Týn nad Vltavou (; ) is a town in České Budějovice District in the South Bohemian Region of the Czech Republic. It has about 7,800 inhabitants. It lies on the Vltava river. The historic town centre is well preserved and is protected by law as an urban monument zone.

Administrative parts
Villages of Hněvkovice na levém břehu Vltavy, Koloděje nad Lužnicí, Netěchovice, Nuzice, Předčice and Vesce are administrative parts of Týn nad Vltavou.

Etymology
The Old Czech word týn is related to English "town". It was a term for a fortified settlement.

Geography
Týn nad Vltavou is located about  north of České Budějovice. The town lies on the Vltava river, at its confluence with the Lužnice. It lies in the Tábor Uplands and the highest point is the hill Červený vrch, at .

History

A settlement in the area was probably founded in the 11th century. The first written mention of Týn nad Vltavou is from 1229, when it was a part of bishop's dominion. After 1251, a new centre of the settlement was established and built around the Church of Saint Christoforos, near a road connecting two local fords. The fords were replaced by a wooden bridge.

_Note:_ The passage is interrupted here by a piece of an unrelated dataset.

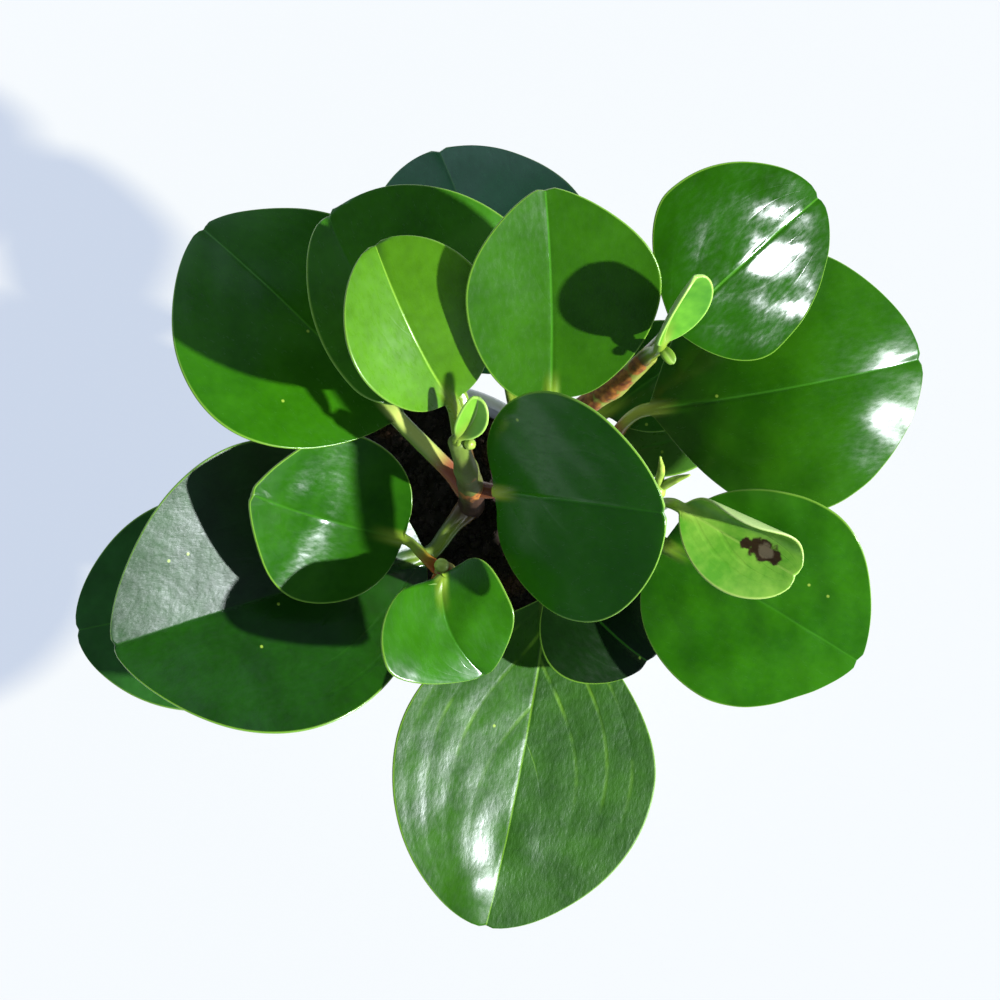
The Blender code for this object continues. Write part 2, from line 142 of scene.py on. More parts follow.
# %% light
KEY_FROM = Vector((0.844, -0.195, 0.5))
KEY_STRENGTH = 9.6
KEY_ANGLE = 2.0
FILL = "d8e4f8"
FILL_STRENGTH = 1.25
DIM_FROM, DARK_AT = 0.5, 0.95
ZENITH_SHARE = 0.12
MIRROR_SHARE = 0.06
WINDOW_FROM = (-0.15, 0.68, 0.716)
WINDOW_EDGE, WINDOW_CORE = 0.86, 0.97
WINDOW_SHARE = 0.9
key = bpy.data.objects.new("key_light", bpy.data.lights.new("key_light", "SUN"))
key.data.energy = KEY_STRENGTH
key.data.angle = math.radians(KEY_ANGLE)
key.data.color = linear("fffaf2")[:3]
key.rotation_mode = "QUATERNION"
key.rotation_quaternion = KEY_FROM.to_track_quat("Z", "Y")
scene.collection.objects.link(key)

room = bpy.data.worlds.new("room")
room.use_nodes = True
scene.world = room
tree = room.node_tree
where = add(tree, "ShaderNodeTexCoord")
parts = add(tree, "ShaderNodeSeparateXYZ", links={0: where.outputs["Generated"]})
high = add(tree, "ShaderNodeMapRange", {"interpolation_type": "SMOOTHSTEP", 1: DIM_FROM, 2: DARK_AT,
                                        3: 1.0, 4: ZENITH_SHARE}, {0: parts.outputs[2]})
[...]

In the late 13th century, a development occurred, and a stone castle for protection of the trade route from Nuremberg to Vienna was built. In 1327, Týn nad Vltavou was first referred to as a town. The town acquired a customs office authorizing the collection of tolls, the connection with Prague was ensured by rafting and boating on the Vltava, and Týn became rich and prospering.

During the Hussite Wars, the church was burned down, otherwise the town was not affected by the war. However, the town was affected by later religious disputes and wars and was burned down in 1468. After 1543 during the rule of Jan III Čabelický, the desolated castle was repaired. In 1564, a large fire destroyed most of the houses on the square and the church. In 1569, the church was rebuilt, extended and consecrated to James the Great.

In 1601, Týn was confiscated by the royal chamber. In 1608, it was promoted to a royal town by Rudolf II, but in 1621 after the Battle of White Mountain, it was returned to Prague Archbishopric and became again a serfdom town. During the Thirty Years' War, the town was repeatedly burned and devastated. The town lost two thirds of the houses and the castle. The decline continued after the war, and in 1680 the town was hit by a plague epidemic.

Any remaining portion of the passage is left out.